Binadox KPIs to Track:

  • Fargate Waste Reduction: The percentage decrease in monthly Fargate spend attributed to rightsizing.
  • Resource Utilization Rate: The average CPU and memory utilization across your Fargate fleet.
  • Unit Cost Improvement: The reduction in cost per transaction, user, or other relevant business metric.
  • Savings Plan Coverage: The percentage of Fargate usage covered by a Savings Plan after rightsizing.

Binadox Common Pitfalls:

  • Rightsizing based on average usage: This ignores critical peaks and can lead to performance throttling or OOM errors. Always use P95/P99 metrics.
  • Ignoring memory utilization patterns: Unlike CPU, memory is an unforgiving resource. Failing to account for memory spikes is the most common cause of instability.
  • Treating optimization as a one-time project: Cloud environments are dynamic.

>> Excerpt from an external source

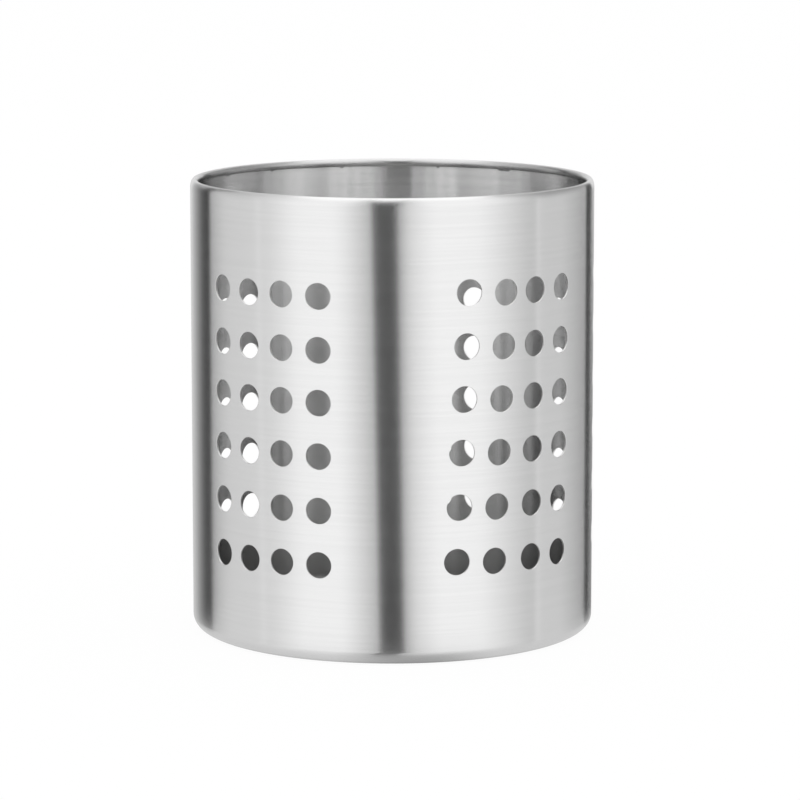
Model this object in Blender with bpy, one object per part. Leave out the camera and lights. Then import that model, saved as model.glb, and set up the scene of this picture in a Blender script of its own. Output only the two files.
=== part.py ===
"""Cutlery holder: a drum of brushed stainless sheet, punched with groups of round holes,
with a rolled rim and a turned-in foot, and a pressed drain floor seated on the foot inside it.

Metres, +Z up. The origin is the centre of the foot, on the table.
The front, -Y, is the middle of the plain strip between two groups of holes.
Azimuths are counted in turns from the front, towards +X.
"""

import math

import bmesh
import bpy
from mathutils import Matrix

MM = 0.001

# Drum: one sheet, its rim rolled inwards and its foot turned in to a narrow flange
DRUM_DIAMETER = 120 * MM
DRUM_HEIGHT = 135 * MM
DRUM_SHEET = 0.5 * MM
RIM_ROLL_BORE_RADIUS = 0.7 * MM
RIM_ROLL_DEGREES = 270
FOOT_BEND_INSIDE_RADIUS = 3.5 * MM
FOOT_FLANGE_WIDTH = 6 * MM

# Holes in the drum, in columns and rows, between plain bands at the rim and at the foot
HOLE_DIAMETER = 7.7 * MM
HOLE_COLUMN_PITCH = 12 * MM
HOLE_ROW_PITCH = 15.6 * MM
PLAIN_BAND_HEIGHT = 24 * MM

# The punch cuts two columns at a stroke, and each group of holes takes two strokes side by side.
# The drum is turned to each stroke by hand, so the groups lie nearly, but not quite, a fifth of
# a turn apart, and each stroke has its own small tilt, clockwise as seen from outside, and its
# own small rise, which is a share of the row pitch
STROKE_COLUMNS = 2
GROUP_TURN_SHARES = (-0.105, 0.103, 0.288, 0.4765, 0.68)
STROKE_TILTS_DEGREES = ((0, 0), (2.7, 1), (1, 1), (0.5, 0.5), (0, 0))
STROKE_RISE_SHARES = (
    (0.01, 0.03),
    (0.08, 0.045),
    (0.03, 0.03),
    (0.035, 0.035),
    (0.015, 0.015),
)

# The punch's pins aren't quite evenly spaced. From the lowest row up, this is how far above its
# even place each one stands, as a share of the row pitch. A taller drum repeats them
ROW_RISE_SHARES = (-0.012, 0.005, 0.019, 0.012, -0.012, -0.019)

# Floor: a pressed disc, its panel raised and its edge turned up a little to nest in the
# drum's foot bend, which it is welded into
FLOOR_SHEET = 0.6 * MM
FLOOR_SEAT_GAP = 0.3 * MM
FLOOR_PANEL_RISE = 2 * MM
FLOOR_STEP_RUN = 3 * MM
FLOOR_STEP_CLEARANCE = 1 * MM

# Drain holes: one in the middle of the floor and rings of six, twelve and so on round it
DRAIN_HOLE_DIAMETER = 7.5 * MM
DRAIN_RING_PITCH = 14.5 * MM
DRAIN_HOLES_PER_RING = 6

# A punch reaches this far past each face that it cuts
PUNCH_OVERRUN = 2 * MM

# Facets, and the angle past which an edge is shaded sharp
TURN_SEGMENTS = 60
PUNCH_SIDES = 14
RIM_ROLL_STEPS = 9
RIM_BORE_STEPS = 6
FOOT_BEND_STEPS = 4
FLOOR_EDGE_STEPS = 2
SHARP_DEGREES = 35

# Places that follow from the sizes
DRUM_RADIUS = DRUM_DIAMETER / 2
RIM_ROLL_RADIUS = RIM_ROLL_BORE_RADIUS + DRUM_SHEET
RIM_ROLL_CENTRE = (DRUM_RADIUS - RIM_ROLL_RADIUS, DRUM_HEIGHT - RIM_ROLL_RADIUS)
FOOT_BEND_RADIUS = FOOT_BEND_INSIDE_RADIUS + DRUM_SHEET
FOOT_BEND_CENTRE = (DRUM_RADIUS - FOOT_BEND_RADIUS, FOOT_BEND_RADIUS)
FOOT_MOUTH_RADIUS = FOOT_BEND_CENTRE[0] - FOOT_FLANGE_WIDTH
HOLE_ROWS = 1 + int((DRUM_HEIGHT - 2 * PLAIN_BAND_HEIGHT - HOLE_DIAMETER) / HOLE_ROW_PITCH)
FLOOR_SEAT = DRUM_SHEET + FLOOR_SEAT_GAP
FLOOR_STEP_RADIUS = FOOT_MOUTH_RADIUS - FLOOR_STEP_CLEARANCE
FLOOR_PANEL_RADIUS = FLOOR_STEP_RADIUS - FLOOR_STEP_RUN
DRAIN_RINGS = int((FLOOR_PANEL_RADIUS - DRAIN_HOLE_DIAMETER) / DRAIN_RING_PITCH)

# Angles in an outline: 0 points away from the drum's axis and 90 points up
OUTWARD = 0
DOWN = -90
FLOOR_EDGE_END = DOWN + (OUTWARD - DOWN) * FLOOR_EDGE_STEPS / FOOT_BEND_STEPS


def arc(centre, radius, start, end, steps):
    """Points of an arc in an outline, with both ends, for angles in degrees."""
    angles = [math.radians(start + (end - start) * step / steps) for step in range(steps + 1)]
    return [
        (centre[0] + radius * math.cos(angle), centre[1] + radius * math.sin(angle))
        for angle in angles
    ]


def drum_outline():
    """The drum's section: up its outside, over the rolled rim, and down its inside."""
    rim = (RIM_ROLL_CENTRE, RIM_ROLL_RADIUS, OUTWARD, RIM_ROLL_DEGREES, RIM_ROLL_STEPS)
    rim_bore = (RIM_ROLL_CENTRE, RIM_ROLL_BORE_RADIUS, RIM_ROLL_DEGREES, OUTWARD, RIM_BORE_STEPS)
    foot = (FOOT_BEND_CENTRE, FOOT_BEND_RADIUS, DOWN, OUTWARD, FOOT_BEND_STEPS)
    foot_bore = (FOOT_BEND_CENTRE, FOOT_BEND_INSIDE_RADIUS, OUTWARD, DOWN, FOOT_BEND_STEPS)
    flange_edge = [(FOOT_MOUTH_RADIUS, DRUM_SHEET), (FOOT_MOUTH_RADIUS, 0)]
    return arc(*foot) + arc(*rim) + arc(*rim_bore) + arc(*foot_bore) + flange_edge


def floor_outline():
    """The floor's section: out under the panel, round the turned-up edge, and back over it."""
    lower_radius = FOOT_BEND_INSIDE_RADIUS - FLOOR_SEAT_GAP
    lower_edge = (FOOT_BEND_CENTRE, lower_radius, DOWN, FLOOR_EDGE_END, FLOOR_EDGE_STEPS)
    upper_radius = lower_radius - FLOOR_SHEET
    upper_edge = (FOOT_BEND_CENTRE, upper_radius, FLOOR_EDGE_END, DOWN, FLOOR_EDGE_STEPS)
    # Over the step, the upper face lies this much further out, so the sheet keeps its thickness
    step_shift = FLOOR_SHEET * math.tan(math.atan2(FLOOR_PANEL_RISE, FLOOR_STEP_RUN) / 2)
    panel = FLOOR_SEAT + FLOOR_PANEL_RISE
    return [
        (FLOOR_PANEL_RADIUS, panel),
        (FLOOR_STEP_RADIUS, FLOOR_SEAT),
        *arc(*lower_edge),
        *arc(*upper_edge),
        (FLOOR_STEP_RADIUS + step_shift, FLOOR_SEAT + FLOOR_SHEET),
        (FLOOR_PANEL_RADIUS + step_shift, panel + FLOOR_SHEET),
    ]


def steel(name, colour, roughness):
    """A bare metal finish."""
    material = bpy.data.materials.new(name)
    material.use_nodes = True
    surface = material.node_tree.nodes["Principled BSDF"]
    surface.inputs["Base Color"].default_value = (*colour, 1)
    surface.inputs["Metallic"].default_value = 1
    surface.inputs["Roughness"].default_value = roughness
    return material


def placed(name, shape):
    """Turns a finished bmesh into an object of the scene."""
    mesh = bpy.data.meshes.new(name)
    shape.to_mesh(mesh)
    shape.free()
    piece = bpy.data.objects.new(name, mesh)
    bpy.context.scene.collection.objects.link(piece)
    return piece


def turned(name, outline, is_ring):
    """An outline of (radius, height) turned about Z. A ring's outline closes on itself,
    and a disc's is left open at its middle, where a flat face closes each side."""
    shape = bmesh.new()
    corners = [shape.verts.new((radius, 0, height)) for radius, height in outline]
    followers = corners[1:] + corners[:1] if is_ring else corners[1:]
    edges = [shape.edges.new(pair) for pair in zip(corners, followers)]
    bmesh.ops.spin(
        shape,
        geom=corners + edges,
        cent=(0, 0, 0),
        axis=(0, 0, 1),
        angle=math.tau,
        steps=TURN_SEGMENTS,
        use_merge=True,
    )
    if not is_ring:
        open_edges = [edge for edge in shape.edges if edge.is_boundary]
        bmesh.ops.holes_fill(shape, edges=open_edges)
    bmesh.ops.recalc_face_normals(shape, faces=shape.faces)
    return placed(name, shape)


def punches(name, frames, diameter, length):
    """A hidden cutter that holds one round punch along the Z axis of each frame."""
    shape = bmesh.new()
    for frame in frames:
        bmesh.ops.create_cone(
            shape,
            cap_ends=True,
            segments=PUNCH_SIDES,
            radius1=diameter / 2,
            radius2=diameter / 2,
            depth=length,
            matrix=frame,
        )
    cutter = placed(name, shape)
    cutter.hide_render = True
    cutter.display_type = "WIRE"
    return cutter


def punched(piece, cutter):
    """Cuts the punches through a piece, and shades what is round as round."""
    cut = piece.modifiers.new("Punched holes", "BOOLEAN")
    cut.operation = "DIFFERENCE"
    cut.solver = "EXACT"
    cut.object = cutter
    graph = bpy.context.evaluated_depsgraph_get()
    mesh = bpy.data.meshes.new_from_object(piece.evaluated_get(graph))
    piece.modifiers.clear()
    piece.data = mesh
    mesh.shade_smooth()
    mesh.set_sharp_from_angle(angle=math.radians(SHARP_DEGREES))


def stroke_frames(azimuth, tilt, rise):
    """One stroke's holes: a frame for each, its Z axis straight through the drum's sheet."""
    frames = []
    middle_of_sheet = DRUM_RADIUS - DRUM_SHEET / 2
    upright = Matrix.Rotation(math.radians(90), 4, "X")
    for column in range(STROKE_COLUMNS):
        for row in range(HOLE_ROWS):
            across = HOLE_COLUMN_PITCH * (column - (STROKE_COLUMNS - 1) / 2)
            row_rise_share = ROW_RISE_SHARES[row % len(ROW_RISE_SHARES)]
            up = HOLE_ROW_PITCH * (row - (HOLE_ROWS - 1) / 2 + row_rise_share)
            along = across * math.cos(tilt) + up * math.sin(tilt)
            height = DRUM_HEIGHT / 2 + rise + up * math.cos(tilt) - across * math.sin(tilt)
            turn = Matrix.Rotation(azimuth + along / DRUM_RADIUS, 4, "Z")
            frames.append(turn @ Matrix.Translation((0, -middle_of_sheet, height)) @ upright)
    return frames


def drum_hole_frames():
    """Every hole of the drum, group by group and stroke by stroke."""
    frames = []
    stroke_width = HOLE_COLUMN_PITCH * STROKE_COLUMNS
    groups = zip(GROUP_TURN_SHARES, STROKE_TILTS_DEGREES, STROKE_RISE_SHARES)
    for turn_share, tilts, rise_shares in groups:
        for stroke, (tilt, rise_share) in enumerate(zip(tilts, rise_shares)):
            offset = stroke_width * (stroke - (len(tilts) - 1) / 2)
            azimuth = math.tau * turn_share + offset / DRUM_RADIUS
            frames += stroke_frames(azimuth, math.radians(tilt), HOLE_ROW_PITCH * rise_share)
    return frames


def drain_hole_frames():
    """A frame for each drain hole, at the middle of the raised panel's sheet."""
    height = FLOOR_SEAT + FLOOR_PANEL_RISE + FLOOR_SHEET / 2
    frames = [Matrix.Translation((0, 0, height))]
    for ring in range(1, DRAIN_RINGS + 1):
        count = DRAIN_HOLES_PER_RING * ring
        for place in range(count):
            turn = Matrix.Rotation(math.tau * place / count, 4, "Z")
            frames.append(turn @ Matrix.Translation((0, -DRAIN_RING_PITCH * ring, height)))
    return frames


def make_drum():
    drum = turned("drum_wall", drum_outline(), is_ring=True)
    length = DRUM_SHEET + 2 * PUNCH_OVERRUN
    punched(drum, punches("drum_punches", drum_hole_frames(), HOLE_DIAMETER, length))
    drum.data.materials.append(steel("brushed_steel", (0.78, 0.78, 0.77), 0.3))


def make_floor():
    floor = turned("floor_pan", floor_outline(), is_ring=False)
    length = FLOOR_SHEET + 2 * PUNCH_OVERRUN
    punched(floor, punches("drain_punches", drain_hole_frames(), DRAIN_HOLE_DIAMETER, length))
    floor.data.materials.append(steel("plain_steel", (0.74, 0.74, 0.73), 0.35))


def main():
    for leftover in list(bpy.data.objects):
        bpy.data.objects.remove(leftover)
    make_drum()
    make_floor()


main()
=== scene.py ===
"""Cutlery holder: the finished look of the punched drum and its drain floor, and a studio.

Metres, +Z up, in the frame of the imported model. The front is -Y.
Azimuths are counted from the front, towards +X.
"""

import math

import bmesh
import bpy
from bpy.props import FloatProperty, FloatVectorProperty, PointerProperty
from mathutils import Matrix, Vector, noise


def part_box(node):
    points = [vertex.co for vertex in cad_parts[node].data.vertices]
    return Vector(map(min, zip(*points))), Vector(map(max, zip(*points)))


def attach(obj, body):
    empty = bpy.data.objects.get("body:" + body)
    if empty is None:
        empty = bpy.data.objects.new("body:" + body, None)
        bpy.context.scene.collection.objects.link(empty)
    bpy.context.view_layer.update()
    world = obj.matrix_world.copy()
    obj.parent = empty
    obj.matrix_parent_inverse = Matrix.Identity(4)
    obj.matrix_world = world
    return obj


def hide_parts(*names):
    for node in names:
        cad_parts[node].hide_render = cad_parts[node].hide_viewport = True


bl_info = {
    "name": "Punched Steel Cutlery Holder",
    "version": (1, 0, 0),
    "blender": (4, 5, 0),
    "location": "3D View > Sidebar > Cutlery Holder",
    "description": "Builds a brushed steel cutlery holder with a punched wall, and a studio for it",
    "category": "Add Mesh",
}

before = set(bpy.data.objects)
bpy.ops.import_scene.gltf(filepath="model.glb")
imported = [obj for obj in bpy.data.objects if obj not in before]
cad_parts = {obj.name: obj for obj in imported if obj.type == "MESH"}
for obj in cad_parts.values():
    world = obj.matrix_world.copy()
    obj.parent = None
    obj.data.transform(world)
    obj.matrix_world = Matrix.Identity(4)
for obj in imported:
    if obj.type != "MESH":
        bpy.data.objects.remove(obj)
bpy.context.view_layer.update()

MM = 0.001

# The drum's size comes from the frame
DRUM_LOW, DRUM_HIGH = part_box("drum_wall")
DRUM_RADIUS = DRUM_HIGH.y
DRUM_HEIGHT = DRUM_HIGH.z

# Closer to the axis than this the sheet is bent in, at the rim and at the foot
BENT_IN_RADIUS = DRUM_RADIUS - 1 * MM

# The punch cuts two columns of six holes at a stroke, and a group takes two strokes side by side.
# The drum is turned by hand between them, so each stroke has a small tilt, clockwise as seen from
# outside, and a small rise, which is a share of the row pitch. A group's place is in turns
STROKE_COLUMNS = 2
HOLE_ROWS = 6
GROUP_TURN_SHARES = (-0.105, 0.103, 0.288, 0.4765, 0.68)
STROKE_TILTS_DEGREES = ((0, 0), (2.7, 1), (1, 1), (0.5, 0.5), (0, 0))
STROKE_RISE_SHARES = (
    (0.01, 0.03),
    (0.08, 0.045),
    (0.03, 0.03),
    (0.035, 0.035),
    (0.015, 0.015),
)

# The punch's pins aren't quite evenly spaced. From the lowest row up, this is how far above its
# even place each one stands, as a share of the row pitch
ROW_RISE_SHARES = (-0.012, 0.005, 0.019, 0.012, -0.012, -0.019)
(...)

New services are launched and usage patterns change, requiring continuous governance.
  • Failing to communicate with developers: FinOps teams should present data-driven recommendations, but engineering teams must validate them against application-specific knowledge.

Conclusion

ECS Fargate service-level optimization is a powerful and low-risk strategy for any organization using containers on AWS. By shifting the focus from individual, short-lived tasks to the long-term behavior of the service, you can eliminate significant waste, improve your FinOps posture, and fund innovation with the savings you unlock.

The key is to adopt a continuous, data-driven approach. Start by identifying your largest sources of waste, establish clear guardrails for making changes, and collaborate with engineering teams to make cost efficiency a shared responsibility.